Video: George Frideric Handel, Roberto Cacciapaglia, and Super Bowl XLV
The Super Bowl is a traditional American event that attracts millions of spectators who wouldn’t dream of being anywhere else on a Sunday night.
For those watching the game on television, there are many things to keep a person entertained (apart from the sporting action), including the commercial ads, which are some of the most high-profile and coveted slots of the year, available only to the wealthiest corporations.
Although I gave it a miss this year, as is my usual practice, I couldn’t help but to read on Twitter about the commercials that used classical music.
The Coca-Cola Company takes top prize for having a whopping two commercial ads with music by Handel and Tchaikovsky during Super Bowl XLV.
Here’s “Coca-Cola Border,” which uses the sarabande from George Frideric Handel‘s harpsichord suite in D minor.
Even though the ad is fun and playful (kind of silly, really), and the music seems to fit, it isn’t by Handel.
The work is an arrangement of Handel’s movement by composer Roberto Cacciapaglia called “Handel Hendrix House,” inspired by the Baroque composer’s London home, now museum, and the neighboring attic residence where Jimi Hendrix lived for a time.

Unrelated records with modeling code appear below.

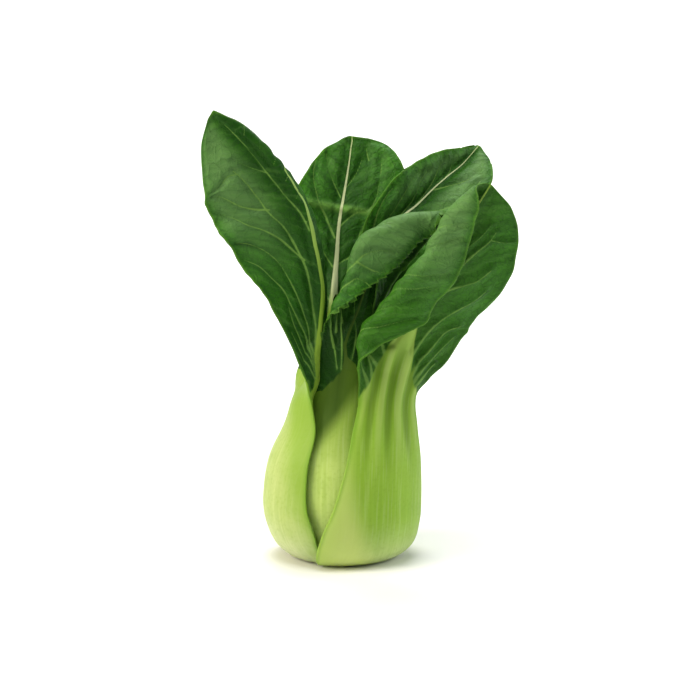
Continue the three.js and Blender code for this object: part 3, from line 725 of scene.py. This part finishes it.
# ---- Left leaf ---------------------------------------------------------------------------------
# The tallest leaf, opposite the first. Its stalk is the pale left side of the bulb. The blade
# turns to face forward above the neck, and its inner half is bent straight back out of sight.
left = Leaf("leaf_left", [
    ([-9.9, -3.4, 3.2], 289, [9, 9], 11),
    ([-16.5, -5.6, 0.8], 289, [16, 16], 17.5),
    ([-20.5, -7.1, 1.2], 289, [20, 19.5], 22),
    ([-26, -9, 6.5], 289, [23.5, 25], 28),
    ([-29.6, -10.2, 16], 289, [27, 27], 31.2),
    ([-30.2, -10.5, 25], 289, [28, 25], 31.6),
    ([-27.8, -10.5, 40], 290, [23, 22], 29.5),
    ([-21.8, -10, 54], 290, [15, 17.6], 24.5),
    ([-19.4, -9.4, 64], 285, [12.5, 14], 22),
], [
    ([-14, -9, 74], 264, [12, 12.5], [-30, 0], [0, 10]),
    ([-9.8, -10, 89], 215, [12, 15], [-50, 0], [-10, 10]),
    ([-8.4, -11, 104.7], 190, [14, 21], [-80, 4], [-10, 12]),
    ([-9.3, -11, 117.3], 182, [16, 27], [-85, 5], [-10, 14]),
    ([-11.6, -11, 128.3], 180, [16, 30], [-86, 5], [-10, 14]),
    ([-15.1, -11, 139.2], 180, [14, 32], [-85, 5], [-10, 14]),
    ([-20.1, -11, 148.5], 180, [11, 32.5], [-86, 5], [-10, 14]),
    ([-25.9, -12, 156.7], 180, [8, 31.4], [-86, 5], [-10, 12]),
    ([-32.3, -13, 164.4], 180, [5.5, 29.4], [-86, 5], [-8, 10]),
    ([-40.7, -14, 171.4], 180, [3, 21.8], [-84, 4], [-5, 6]),
    ([-46.4, -15.3, 175.4], 180, [1.8, 13.5], [-70, 2]),
    ([-49.6, -16, 177.6], 180, [0.8, 3]),
], midrib=0.5, midrib_path=(
    (80, 8), (90, 6.5), (97, 3.5), (105, 1.1), (116, 0.2), (123, -0.5), (128, -0.8), (134, -0.5),
    (144, -0.5), (155, -1.2), (161, -2), (167, -1.6),
    (175, -1.9), (180, -5), (190, -8)), bloom=(0, 0.8), behind=9,
    flesh=((-14, 40, 40), (-8, 12, 9), (-4, 5, 3.5), (-1, 1.6, 1.3), (3, 0.7, 0.6), (12, 0.3, 0.3),
           (22, 0, 0)))
# The paler stalk is in part the leaf's own colour and in part painted light on the side the light
# comes from; the greener strip towards its right edge is painted shade on the side turned away.
pale_skin = leaf_skin("living brassica leaf, paler stalk", "#c8d0aa", "#adbf72", "#8cae44",
                      midrib_green="#5a7f30", midrib_tip="#a8c88c",
                      sides=((1.3, 1.9, 0, 0.75, "#84a834"),))
make_leaf(left, pale_skin, grown=grown_veins(left, (0,), width=0.14), drawn=[
    ((7, 89), (3.8, 98.4), (2.2, 104.7), (2.1, 112.6), (3.2, 120.4), (4, 128.6), (4.8, 135.4),
     (6.7, 144.2), (8.9, 153.7), (12.2, 163.9), (12.6, 172.9), (12.7, 180), (13.5, 189), 0.6),
    ((11.6, 165), (16, 168.5), (19.5, 173), (22, 178), 0.4),
    ((5, 139), (8, 143.5), (12, 150), (15, 154), (18.5, 159), (22, 164), (25, 171), (28, 177),
     SIDE_VEIN),
    ((7.5, 89), (5.4, 96.5), (4.1, 102), (4.6, 110.7), (7.2, 118.1), (10.2, 126.5), (12.7, 134),
     (14.8, 140.1), (19.1, 147), (23, 151.2), (29, 156.2), SIDE_VEIN),
    ((8, 88), (6.9, 93.4), (5.3, 99.5), (5.4, 106.6), (9, 113.9), (12.2, 120.6), (15, 127.9),
     (19.1, 134), (23.7, 141.7), (28, 145.6), 0.45),
    ((8.6, 87), (7, 93), (6.3, 99.5), (8.5, 106.4), (11.7, 113.9), (13.1, 119.8), 0.4),
    ((9.4, 86), (8.6, 91), (8.2, 97.3), (10.1, 103.4), (13, 109.7), 0.35),
    ((0, 150), (1.2, 158), (3, 165), (3.8, 175), (3.8, 186), (2.6, 195), (1.2, 204), 0.4),
    ((13, 186), (17, 189), (21, 188), (25, 189), 0.25),
    ((3.7, 178), (8, 185), (10, 192), 0.25),
    ((21, 176), (24, 183), (26, 186), 0.25),
])

# ---- Back right leaf ---------------------------------------------------------------------------
# Leans out to the right behind the folded leaf. Its two halves stand up like a shallow trough
# along a thin cream midrib.
back_right = Leaf("leaf_back_right", [
    ([8.3, 6.5, 3.2], 128, [9, 9], 11),
    ([13.8, 10.8, 0.8], 128, [15, 16], 17.5),
    ([18.1, 14.2, 1], 128, [19, 21], 23),
    ([22.5, 17.6, 6], 128, [21, 24.5], 28.6),
    ([25, 19.5, 16], 128, [21.5, 27], 31.7),
    ([25.2, 19.7, 25], 128, [21, 27.5], 32),
    ([23.6, 18.5, 40], 130, [20, 24], 30),
    ([20, 15.8, 54], 132, [16, 18], 26),
    ([16.8, 13, 66], 135, [12, 13], 22),
    ([15.2, 11.2, 80], 140, [10, 10], 20),
], [
    ([15, 11, 96], 148, [10, 10], FLAT, [25, 25]),
    ([16, 11, 112], 156, [18, 10.5], [8, 18], [20, 10]),
    ([18.8, 12.3, 126], 165, [22, 11.5], [18, 36], [0, -5]),
    ([23.2, 14, 134.2], 174, [22.5, 12.9], [22, 45], [-10, -10]),
    ([30.3, 17.5, 140], 180, [20.5, 15.2], [26, 46], [-15, -12]),
    ([37.1, 21, 146.4], 180, [19, 13.5], [26, 44], [-15, -12]),
    ([43.3, 24, 151.7], 180, [18.3, 11.5], [25, 40], [-12, -10]),
    ([48.8, 27, 156], 180, [16.5, 8.5], [22, 36], [-8, -8]),
    ([53.2, 29.6, 160.5], 180, [10, 4], [16, 24]),
    ([56.2, 31.6, 163.6], 180, [1, 1]),
], midrib=0.5, bloom=(0.8, 0.8))
# The blade green here is lighter than on the other leaves: painted light on the back leaves, which
# are turned up to the light.
back_skin = leaf_skin("living brassica leaf, cream midrib", midrib_green="#cdd8a4",
                      blade_green="#357516", pleated=0.35)
make_leaf(back_right, back_skin, [
    ((3, 130), (6.5, 139), (8.4, 146), (10, 150), (11.2, 153.5), (12.3, 158), SIDE_VEIN),
    ((2, 141), (4.2, 148), (5, 154), (7.5, 160), (9.5, 167), (10.3, 171), SIDE_VEIN),
    ((0.5, 150), (2.2, 159), (4, 164), (6.5, 170), (7.5, 175), 0.35),
    ((0, 160), (1.3, 168), (2.8, 174.5), (5, 179.5), (7, 184), 0.35),
    ((0, 178), (1.2, 183), (3.3, 186), (6, 189), 0.3),
    ((1, 120), (4, 128), (7, 135), (10, 141), SIDE_VEIN),
    ((-1, 153), (-3, 158.5), (-6, 162.5), (-10.3, 166.3), (-13, 171), (-14.6, 177.5), (-14, 182),
     (-12.7, 186.5), SIDE_VEIN),
    ((-1, 141), (-7, 148), (-13, 152), (-18, 158), SIDE_VEIN),
    ((-1, 130), (-6, 137), (-12, 143), (-18, 147), SIDE_VEIN),
    ((-1, 120), (-5, 127), (-10, 134), (-16, 139), SIDE_VEIN),
    ((-0.5, 172), (-4, 177), (-8, 183), (-9, 188), 0.35),
])

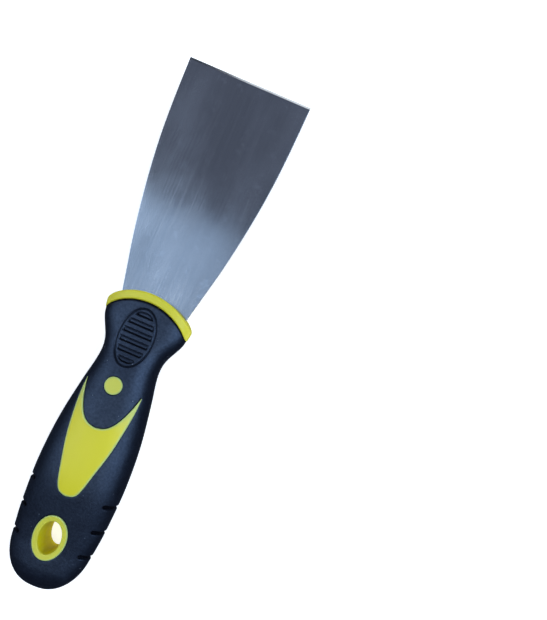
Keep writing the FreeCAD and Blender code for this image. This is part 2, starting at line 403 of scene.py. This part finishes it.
def grip_depth(x, y):
    """Everything that is sunk into the grip's surface."""
    depth = thumb_pad_depth(x, y) + notch_depth(x, y)
    return depth + lip_depth(np.min(window_distances(x, y), axis=0))


# ---------------------------------------------------------------- mesh helpers

def ring_faces(rows, columns):
    """Four-sided faces of a tube made of rows of points that close on themselves."""
    row = np.arange(rows - 1)[:, None] * columns
    column = np.arange(columns)[None, :]
    following = (column + 1) % columns
    corners = [row + column, row + following, row + columns + following, row + columns + column]
    return np.stack([np.broadcast_to(corner, (rows - 1, columns)).ravel() for corner in corners], 1)


def open_at_hole(points, faces):
    """Leaves out the faces that lie well inside the hang hole's rim."""
    centres = points[faces].mean(axis=1)
    rim = oval_distance(centres[:, 0], centres[:, 1], HOLE_Y, RIM_HALF_LENGTH, RIM_HALF_WIDTH)
    return [list(face) for face, away in zip(faces, rim) if away > -1.0]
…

Here’s Cacciapaglia’s arrangement.
Now listen to the original Baroque composition. There are apparent similarities between Handel and Cacciapaglia’s works, but they’re not exact.
Cacciapaglia was not the first to take inspiration and borrow music from Handel’s sarabande. Eighteenth-century English composer James Nares, a younger contemporary of Handel’s, took ideas for his own sarabande, incidentally, for use in his harpsichord suite in D minor. (And the list goes on.)